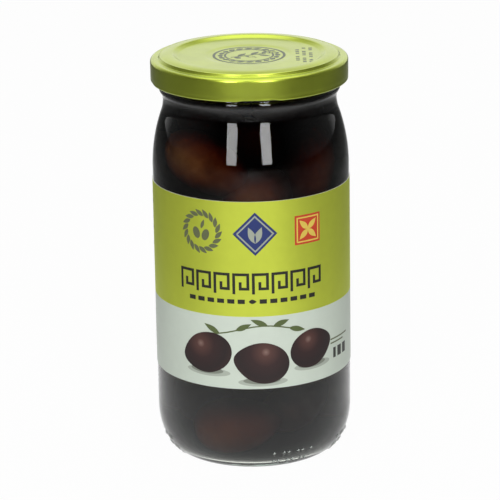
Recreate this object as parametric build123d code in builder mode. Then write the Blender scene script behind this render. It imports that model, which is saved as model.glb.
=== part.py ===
"""Shut glass jar of olives in brine: glass jar, twist-off lid, wrap-around label and brine.

Millimetres. +Z is up, the origin is at the centre of the base, and the jar stands on z = 0.
The label's front faces -Y. The olives lie inside the brine and have no solids of their own.
"""

from build123d import *
import math
import os

# ---- Overall sizes ----
finish_radius = 29.9  # outside of the glass that the lid goes over
rim_height = 136.9  # sealing surface, above the base
shoulder_width = 3.2  # the body's radius beyond the finish

# ---- Glass jar: body and heel ----
glass_wall = 2.3
heel_width = 8.1  # from the bearing ring's outer edge out to the body
heel_height = 15.3  # where the rounded heel meets the straight body
bearing_width = 2.2  # the flat ring that the jar stands on
push_up = 1.8  # rise of the hollow under the base, at its centre
floor_thickness = 2.8  # glass between the bearing ring and the inner floor
floor_crown = 1.2  # rise of the inner floor at its centre
dome_halfway = 0.75  # share of a shallow dome's rise that is left halfway out

# ---- Glass jar: shoulder, waist, bead and finish ----
shoulder_sweep = 56.8  # radius of the shoulder's long convex curve
waist_sweep = 12.3  # radius of the hollow curve that ends it
waist_below_rim = 14.3
waist_depth = 0.8  # the waist's radius within the finish
bead_proud = 0.45  # the bead's radius beyond the finish
bead_rise = 4.1  # from the waist up to the bead's widest place
bead_convex_share = 0.27  # of the two radii of the bead's curve; the rest is the hollow
finish_wall = 2.6
rim_round = 0.9
thread_depth = 1.4
thread_height = 1.5
thread_arc = 46.0  # degrees

# ---- Twist-off lid ----
lid_metal = 0.3
skirt_clearance = 2.8  # from the finish to the skirt's inside
crest_above_rim = 1.1  # from the sealing surface to the top of the ring over it
lid_height = 9.1  # from the curled edge to the ring's top
corner_round = 1.1
ledge_drop = 1.5  # from the ring's top down to the ledge round it
channel_clearance = 0.05  # from the finish to the inside of the raised ring
step_wall = 0.15  # plan width of metal and sealing ring beside the finish
step_slope_width = 0.3
step_foot_round = 0.35
ring_width = 4.7  # plan width of the raised ring's rounded top
ring_fall = 0.55  # from its top to its outer edge
panel_recess = 1.0  # the panel lies this far below the ring's top
panel_slope_width = 1.0
button_radius = 13.5  # safety button, drawn down by the vacuum
button_drop = 0.25
button_edge_width = 1.0
lining_overlap = 0.9  # of the sealing ring on the underside, past the mouth's edge
curl_round = 0.55
lug_count = 4
lug_tip_clearance = 0.5  # from the finish to the lug's tip
lug_height = 1.1
lug_lift = 0.3  # from the curled edge to the lug's underside
lug_arc = 22.0  # degrees
lug_azimuth = 5.0  # degrees past straight ahead, of the first lug
lug_clearance = 0.1  # below the glass thread
notch_height = 0.35  # the curled edge rises this much at each lug

# ---- Paper label ----
label_thickness = 0.13
label_glue = 0.02
label_bottom = 30.7
label_height = 64.9
label_gap = 5.0  # between the label's two ends, along the glass
label_gap_azimuth = 108.0

# ---- Contents ----
headspace = 6.5  # from the brine's level up to the rim

# ---- Worked out from the above ----
front = -90.0  # azimuth that the label faces, degrees about +Z from +X
body_radius = finish_radius + shoulder_width
inner_radius = body_radius - glass_wall
bearing_radius = body_radius - heel_width
bearing_inner = bearing_radius - bearing_width
waist_height = rim_height - waist_below_rim
waist_radius = finish_radius - waist_depth
bead_radius = finish_radius + bead_proud
mouth_radius = finish_radius - finish_wall
brine_level = rim_height - headspace

lid_top = rim_height + crest_above_rim
lid_edge = lid_top - lid_height
ledge_top = lid_top - ledge_drop
skirt_inside = finish_radius + skirt_clearance
lid_radius = skirt_inside + lid_metal
channel_inside = finish_radius + channel_clearance
step_radius = channel_inside + step_wall
lug_bottom = lid_edge + lug_lift
thread_bottom = lug_bottom + lug_height + lug_clearance
lug_azimuths = [front + lug_azimuth + turn * 360 / lug_count for turn in range(lug_count)]


def radial_plane(azimuth):
    """Sketch plane through the jar's axis: its x points outward at azimuth, its y up."""
    angle = math.radians(azimuth)
    return Plane(
        origin=(0, 0, 0),
        x_dir=(math.cos(angle), math.sin(angle), 0),
        z_dir=(math.sin(angle), -math.cos(angle), 0),
    )


def arc_band(azimuth, arc, inner, outer, bottom, height, mode=Mode.ADD):
    """Level band of rectangular section, arc degrees long, centred on azimuth."""
    with BuildSketch(radial_plane(azimuth - arc / 2)) as section:
        with Locations((inner, bottom)):
            Rectangle(outer - inner, height, align=(Align.MIN, Align.MIN))
    revolve(section.sketch, axis=Axis.Z, revolution_arc=arc, mode=mode)


def shoulder_curve(wide, narrow, convex, hollow, start_height):
    """Wall outline from start_height up the straight body and the shoulder to the waist."""
    turn = math.acos(1 - (wide - narrow) / (convex + hollow))
    rise = (convex + hollow) * math.sin(turn)
    degrees = math.degrees(turn)
    Line((wide, start_height), (wide, waist_height - rise))
    CenterArc((wide - convex, waist_height - rise), convex, 0, degrees)
    CenterArc((narrow + hollow, waist_height), hollow, 180 + degrees, -degrees)


def bead_curve():
    """Outline from the waist over the rounded bead to the straight finish above it."""
    turn = 2 * math.atan((bead_radius - waist_radius) / bead_rise)
    both_rounds = bead_rise / math.sin(turn)
    convex = both_rounds * bead_convex_share
    hollow = both_rounds - convex
    end_turn = math.acos(1 - bead_proud / convex)
    bead_height = waist_height + bead_rise
    CenterArc((waist_radius + hollow, waist_height), hollow, 180, -math.degrees(turn))
    CenterArc(
        (bead_radius - convex, bead_height),
        convex,
        -math.degrees(turn),
        math.degrees(turn + end_turn),
    )
    Line(
        (finish_radius, bead_height + convex * math.sin(end_turn)),
        (finish_radius, rim_height - rim_round),
    )


def cavity_curve(top):
    """Outline of the jar's inside from the middle of its floor up to the height top."""
    heel_top = heel_height + glass_wall
    ThreePointArc(
        (0, floor_thickness + floor_crown),
        (bearing_inner / 2, floor_thickness + floor_crown * dome_halfway),
        (bearing_inner, floor_thickness),
    )
    EllipticalCenterArc(
        (bearing_inner, heel_top),
        inner_radius - bearing_inner,
        heel_top - floor_thickness,
        start_angle=-90,
        arc_size=90,
    )
    shoulder_curve(
        inner_radius,
        mouth_radius,
        shoulder_sweep - glass_wall,
        waist_sweep + glass_wall,
        heel_top,
    )
    Line((mouth_radius, waist_height), (mouth_radius, top))


# ---- Jar ----
with BuildPart() as jar:
    with BuildSketch(Plane.XZ):
        with BuildLine():
            ThreePointArc((0, push_up), (bearing_inner / 2, push_up * dome_halfway), (bearing_inner, 0))
            Line((bearing_inner, 0), (bearing_radius, 0))
            EllipticalCenterArc(
                (bearing_radius, heel_height),
                heel_width,
                heel_height,
                start_angle=-90,
                arc_size=90,
            )
            shoulder_curve(body_radius, waist_radius, shoulder_sweep, waist_sweep, heel_height)
            bead_curve()
            CenterArc((finish_radius - rim_round, rim_height - rim_round), rim_round, 0, 90)
            Line((finish_radius - rim_round, rim_height), (mouth_radius + rim_round, rim_height))
            CenterArc((mouth_radius + rim_round, rim_height - rim_round), rim_round, 90, 90)
            cavity_curve(rim_height - rim_round)
            Line((0, floor_thickness + floor_crown), (0, push_up))
        make_face()
    revolve(axis=Axis.Z)
    for azimuth in lug_azimuths:
        arc_band(
            azimuth,
            thread_arc,
            finish_radius - thread_depth / 2,
            finish_radius + thread_depth,
            thread_bottom,
            thread_height,
        )
jar.part.label = "jar"

# ---- Lid ----
ring_inside = step_radius - ring_width
ring_sweep = (ring_width**2 + ring_fall**2) / (2 * ring_fall)
ring_turn = math.degrees(math.asin(ring_width / ring_sweep))
panel_radius = ring_inside - panel_slope_width
panel_top = lid_top - panel_recess
button_top = panel_top - button_drop
step_foot = step_radius + step_slope_width
button_foot = button_radius + button_edge_width
curl_height = lid_edge + curl_round
curl_inside = lid_radius - 2 * curl_round
corner_radius = lid_radius - corner_round
corner_height = ledge_top - corner_round

with BuildPart() as lid:
    with BuildSketch(Plane.XZ):
        with BuildLine():
            Polyline(
                (0, button_top),
                (button_radius, button_top),
                (button_foot, panel_top),
                (panel_radius, panel_top),
                (ring_inside, lid_top),
            )
            CenterArc((ring_inside, lid_top - ring_sweep), ring_sweep, 90, -ring_turn)
            Line(
                (step_radius, lid_top - ring_fall),
                (step_foot, ledge_top + step_foot_round),
            )
            CenterArc(
                (step_foot + step_foot_round, ledge_top + step_foot_round),
                step_foot_round,
                180,
                90,
            )
            Line((step_foot + step_foot_round, ledge_top), (corner_radius, ledge_top))
            CenterArc((corner_radius, corner_height), corner_round, 90, -90)
            Line((lid_radius, corner_height), (lid_radius, curl_height))
            CenterArc((lid_radius - curl_round, curl_height), curl_round, 0, -180)
            Polyline(
                (curl_inside, curl_height),
                (skirt_inside, curl_height + curl_round),
                (skirt_inside, corner_height),
            )
            CenterArc((corner_radius, corner_height), corner_round - lid_metal, 0, 90)
            Polyline(
                (corner_radius, ledge_top - lid_metal),
                (channel_inside, ledge_top - lid_metal),
                (channel_inside, rim_height),
                (mouth_radius - lining_overlap, rim_height),
                (mouth_radius - lining_overlap, lid_top - lid_metal),
                (ring_inside + lid_metal / 2, lid_top - lid_metal),
                (panel_radius + lid_metal / 2, panel_top - lid_metal),
                (button_foot, panel_top - lid_metal),
                (button_radius, button_top - lid_metal),
                (0, button_top - lid_metal),
                (0, button_top),
            )
        make_face()
    revolve(axis=Axis.Z)
    for azimuth in lug_azimuths:
        arc_band(
            azimuth,
            lug_arc,
            finish_radius + lug_tip_clearance,
            skirt_inside,
            lug_bottom,
            lug_height,
        )
        arc_band(
            azimuth,
            lug_arc,
            curl_inside,
            lid_radius + curl_round,
            lid_edge - curl_round,
            curl_round + notch_height,
            mode=Mode.SUBTRACT,
        )
lid.part.label = "lid"

# ---- Label ----
label_inside = body_radius + label_glue
label_outside = label_inside + label_thickness
gap_arc = math.degrees(label_gap / label_outside)

with BuildPart() as label:
    arc_band(
        label_gap_azimuth + 180,
        360 - gap_arc,
        label_inside,
        label_outside,
        label_bottom,
        label_height,
    )
label.part.label = "label"

# ---- Brine ----
with BuildPart() as brine:
    with BuildSketch(Plane.XZ):
        with BuildLine():
            cavity_curve(brine_level)
            Polyline(
                (mouth_radius, brine_level),
                (0, brine_level),
                (0, floor_thickness + floor_crown),
            )
        make_face()
    revolve(axis=Axis.Z)
brine.part.label = "brine"

os.makedirs("parts", exist_ok=True)
export_step(jar.part, "parts/jar.step")
export_step(lid.part, "parts/lid.step")
export_step(label.part, "parts/label.step")
export_step(brine.part, "parts/brine.step")
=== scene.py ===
"""Looks of a shut glass jar of olives in brine: glass, brine, olives, lid, label and its print.

Outlines and places are in millimetres and become metres (MM) when a mesh is made.
+Z is up and the label's front faces -Y. An azimuth is in degrees to the right of that front.
"""

import math

import bmesh
import bpy
import numpy as np
from mathutils import Matrix, Vector


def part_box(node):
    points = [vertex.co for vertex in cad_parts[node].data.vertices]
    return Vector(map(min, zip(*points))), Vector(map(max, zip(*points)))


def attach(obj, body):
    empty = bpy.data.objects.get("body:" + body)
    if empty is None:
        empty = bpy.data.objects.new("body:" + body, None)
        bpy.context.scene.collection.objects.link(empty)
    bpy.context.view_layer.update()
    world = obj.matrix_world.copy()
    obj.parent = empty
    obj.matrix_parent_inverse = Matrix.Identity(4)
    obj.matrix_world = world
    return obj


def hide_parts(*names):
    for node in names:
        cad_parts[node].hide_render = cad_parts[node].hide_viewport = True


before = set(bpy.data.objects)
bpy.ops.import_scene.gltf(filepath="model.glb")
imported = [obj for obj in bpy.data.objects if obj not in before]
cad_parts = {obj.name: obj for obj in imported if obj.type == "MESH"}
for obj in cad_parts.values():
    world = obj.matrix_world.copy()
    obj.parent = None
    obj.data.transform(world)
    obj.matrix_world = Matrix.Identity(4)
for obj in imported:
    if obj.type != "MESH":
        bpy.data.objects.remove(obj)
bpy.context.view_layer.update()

MM = 0.001

# ---- Sizes read from the frame ----
JAR_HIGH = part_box("jar")[1] / MM
LID_LOW, LID_HIGH = (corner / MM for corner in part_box("lid"))
LABEL_LOW, LABEL_HIGH = (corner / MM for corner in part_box("label"))
BRINE_LOW, BRINE_HIGH = (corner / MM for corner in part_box("brine"))
BODY_RADIUS = JAR_HIGH.x
RIM_HEIGHT = JAR_HIGH.z
INNER_RADIUS = BRINE_HIGH.x
FLOOR_HEIGHT = BRINE_LOW.z
BRINE_LEVEL = BRINE_HIGH.z
LID_RADIUS = LID_HIGH.x
LID_EDGE = LID_LOW.z
LID_TOP = LID_HIGH.z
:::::
# Aim of the task:
Only the lines from the one containing "# ---- Brine" through the one containing "in imported if" are to be extracted, exactly as they appear, with both ends included.

# Reply:
# ---- Brine ----
with BuildPart() as brine:
    with BuildSketch(Plane.XZ):
        with BuildLine():
            cavity_curve(brine_level)
            Polyline(
                (mouth_radius, brine_level),
                (0, brine_level),
                (0, floor_thickness + floor_crown),
            )
        make_face()
    revolve(axis=Axis.Z)
brine.part.label = "brine"

os.makedirs("parts", exist_ok=True)
export_step(jar.part, "parts/jar.step")
export_step(lid.part, "parts/lid.step")
export_step(label.part, "parts/label.step")
export_step(brine.part, "parts/brine.step")
=== scene.py ===
"""Looks of a shut glass jar of olives in brine: glass, brine, olives, lid, label and its print.

Outlines and places are in millimetres and become metres (MM) when a mesh is made.
+Z is up and the label's front faces -Y. An azimuth is in degrees to the right of that front.
"""

import math

import bmesh
import bpy
import numpy as np
from mathutils import Matrix, Vector


def part_box(node):
    points = [vertex.co for vertex in cad_parts[node].data.vertices]
    return Vector(map(min, zip(*points))), Vector(map(max, zip(*points)))


def attach(obj, body):
    empty = bpy.data.objects.get("body:" + body)
    if empty is None:
        empty = bpy.data.objects.new("body:" + body, None)
        bpy.context.scene.collection.objects.link(empty)
    bpy.context.view_layer.update()
    world = obj.matrix_world.copy()
    obj.parent = empty
    obj.matrix_parent_inverse = Matrix.Identity(4)
    obj.matrix_world = world
    return obj


def hide_parts(*names):
    for node in names:
        cad_parts[node].hide_render = cad_parts[node].hide_viewport = True


before = set(bpy.data.objects)
bpy.ops.import_scene.gltf(filepath="model.glb")
imported = [obj for obj in bpy.data.objects if obj not in before]
cad_parts = {obj.name: obj for obj in imported if obj.type == "MESH"}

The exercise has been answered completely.